Mistral was the last of my would-be fathers. He was the tallest by a few inches, broadest of shoulders by a fraction, just a very big man, but the bulk of muscle and centuries of warrior training didn’t help him be okay inside a man-made building with too much metal and technology for his fey sensibilities. Lesser fey have more trouble with such things, and Mistral was dealing the least well of any of my lovers with this extended stay in the human world. It showed in the hollow look around his eyes, their color that swimming yellow-green that the sky gets just before a tornado sweeps down from the sky and destroys everything in its path. He’d been a storm god once, and his eyes still reflected his moods as if the sky were still his to command. Centuries ago the true sky would have reflected his anxiety. His own black suit made his gray hair look almost charcoal dark, as it fell around his shoulders and swept below the table edge. He wore a white dress shirt half unbuttoned, tucked into his pants, but fanned open to reveal a hand-stitched linen undershirt. The linen was from his old wardrobe. He’d found that wearing something that felt “normal” against his skin helped him deal better with all this frightening newness.
I sat there surrounded by some of the most beautiful men in all of faerie, feeling like a small, less than beautiful jewel in their midst, but it’s hard to feel glamorous when you’re eight months pregnant with triplets. I hadn’t seen my feet in weeks. My back ached as if someone were trying to saw me in half about a third of the way up. It was the worst my back had hurt, as if now that my body knew it was carrying triplets it didn’t have to pretend to be brave anymore.
“How could all the tests and ultrasounds have missed a third baby?” Galen asked.
Dr. Heelis, tall, with white hair cut short, smiled his best professional smile at us. He had to be sixty, but he looked about a decade younger with his handsome square-jawed face and clear gray eyes behind their silver-framed glasses.
“I won’t make excuses, except that two large babies in a small space just hid the third. It happens sometimes when you have more than twins.”
“Is that why there was that echo with the heartbeats a few weeks ago?” I asked. I shifted in my chair, but there was no true way to be comfortable. If my back had just hurt a little less, or the pressure had let up, I’d have felt better.
“It would seem so,” he said.
“So all those tests that Merry and the babies had to go through were because you couldn’t figure out there was a third baby?” Galen asked.
“We thought there was a heart issue with the twins, and it is possible that what we were picking up was the third baby’s heartbeat.”

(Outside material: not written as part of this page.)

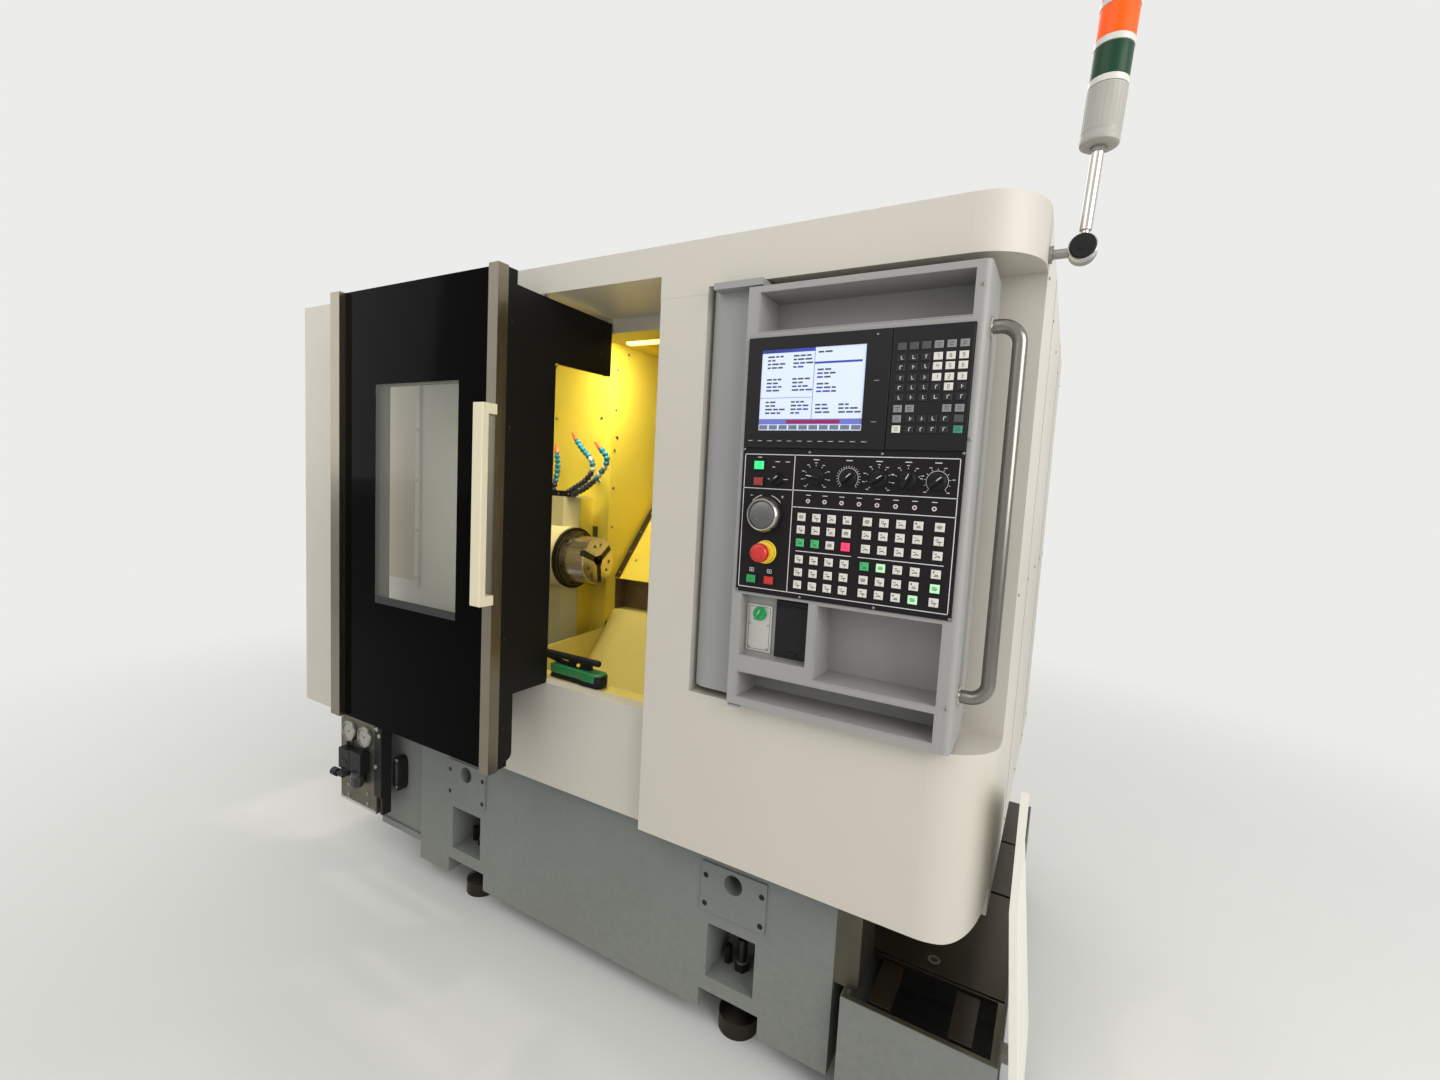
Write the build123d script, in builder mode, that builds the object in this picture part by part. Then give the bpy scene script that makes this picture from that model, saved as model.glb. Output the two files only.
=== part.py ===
# Compact slant-bed turning centre with a sliding door and a swing-out control pendant.
# Frame: X to the operator's right, Y into the machine, Z up, floor at Z = 0.
# The origin lies on the floor under the middle of the machine's outline. Millimetres.

import math
import os

from build123d import *

os.makedirs("parts", exist_ok=True)

# Clearances
running_fit = 0.05
free_gap = 0.3

# Enclosure
enclosure_left = -1133.0
enclosure_right = 1133.0
enclosure_depth = 1500.0
enclosure_bottom = 493.0
enclosure_top = 1868.0
sheet = 3.0
corner_radius = 115.0
guard_reach = 1233.0
header_bottom = 1765.0
column_top = 1749.0
soffit_z = 1800.0
soffit_depth = 255.0

# Column and recess for the pendant
column_left = 361.0
column_right = 487.0
recess_depth = 150.0
cover_top = 867.0

# Door opening
opening_left = -300.0
inset = 33.0
sill_top = 778.0
post_right = -966.0

# Sliding door
door_left = -679.0
door_right = 15.0
door_bottom = 591.0
door_top = 1826.0
door_front = 160.0
trim_width_left = 45.0
trim_width_right = 33.0
glass_front = 142.0
glass_thick = 12.0
handle_reach = 202.0
handle_bottom = 1022.0
handle_top = 1500.0
window_left = -487.0
window_right = -141.0
window_bottom = 955.0
window_top = 1565.0

# The front plane of the enclosure puts the middle of the outline at Y = 0
front_y = -(enclosure_depth - handle_reach) / 2

# Base
base_left = -569.0
base_right = 853.0
base_setback = 60.0
base_depth = 1260.0
base_bottom = 60.0
base_top = enclosure_bottom
wing_left = -782.0
wing_setback = 74.0
wing_depth = 1120.0
wing_bottom = 108.0
foot_stations = (-336.0, 602.0)
foot_setback = 70.0
notch_width = 162.0
notch_top = 112.0
pocket_width = 128.0
pocket_bottom = 150.0
pocket_top = 286.0
pocket_depth = 120.0

# Spindle and headstock
spindle_y = front_y + 491.0
spindle_z = 1052.0
chuck_face_x = -211.0
chuck_radius = 82.5
chuck_length = 95.0
nose_radius = 98.0
nose_length = 12.0
cap_length = 12.0
jaw_count = 3
jaw_width = 22.0
jaw_depth = 16.0

# Slanted bed and guards
bed_slant = 50.0
guard_y = front_y + 585.0
guard_x = -253.0
ceiling_z = 1827.0
slope_foot_y = front_y + 640.0
slope_foot_z = 972.0
chute_lip_z = 855.0

# Pendant
pendant_left = 602.0
pendant_right = 1059.0
pendant_bottom = 875.0
pendant_top = 1742.0
pendant_proud = 30.0
pendant_back = 110.0
unit_x = 612.0
unit_width = 430.0
unit_bottom = 1419.0
unit_height = 219.0
console_bottom = 1121.0
pivot_inset = 14.0
pivot_radius = 6.0

# Signal tower
tower_x = 1186.0
tower_y = front_y + 120.0
tower_z = 1789.0
tower_lean = 3.0
pole_radius = 10.0
housing_low = 166.0
housing_height = 94.0
lens_radius = 30.0
lens_height = 57.0
lens_gap = 6.0
lens_count = 3

# The leaning tower is what reaches furthest right, and the drive cover reaches as far left
tower_height = housing_low + housing_height + lens_count * (lens_height + lens_gap)
lean = math.radians(tower_lean)
side_reach = tower_x + tower_height * math.sin(lean) + (lens_radius + 1.0) * math.cos(lean)

# Coolant tank
tank_left = 880.0
tank_right = 1185.0
tank_top = 283.0
tank_clear = 20.0
tank_depth = 1150.0


def front_plane(y):
    """Sketch plane at depth y: local x is X, local y is Z, the normal faces the operator."""
    return Plane.XZ.offset(-y)


def block(low_a, high_a, low_b, high_b, mode=Mode.ADD):
    """Rectangle between two corners of the sketch in progress."""
    with Locations(((low_a + high_a) / 2, (low_b + high_b) / 2)):
        Rectangle(high_a - low_a, high_b - low_b, mode=mode)


def on_slope(along, above):
    """Depth and height of a point on the slanted bed, from the foot of the way cover."""
    angle = math.radians(bed_slant)
    y = slope_foot_y + along * math.cos(angle) - above * math.sin(angle)
    z = slope_foot_z + along * math.sin(angle) + above * math.cos(angle)
    return (y, z)


def slope_box(low_s, high_s, low_n, high_n):
    """Closed outline on the YZ plane, square to the slanted bed."""
    corners = ((low_s, low_n), (high_s, low_n), (high_s, high_n), (low_s, high_n))
    Polygon(*[on_slope(s, n) for s, n in corners], align=None)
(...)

“How did you miss this?” I asked, finally. Heelis had built up months of confidence, and now I doubted it all. Or maybe it was just the pain? I shut my eyes for a moment; it felt like someone was sawing my back in half and trying to push the pieces apart at the same time.
“Are you all right, Princess?” asked Dr. Lee, the only woman on the team.
I nodded. “My back hurts from all the weight. I’m tired of being pregnant.”
“It’s normal,” she said, smiling. Her face was square and always pleasant somehow. Heelis exuded confidence, but Lee was calm, like the eye of the storm. I liked her for it, but then probably all her patients did.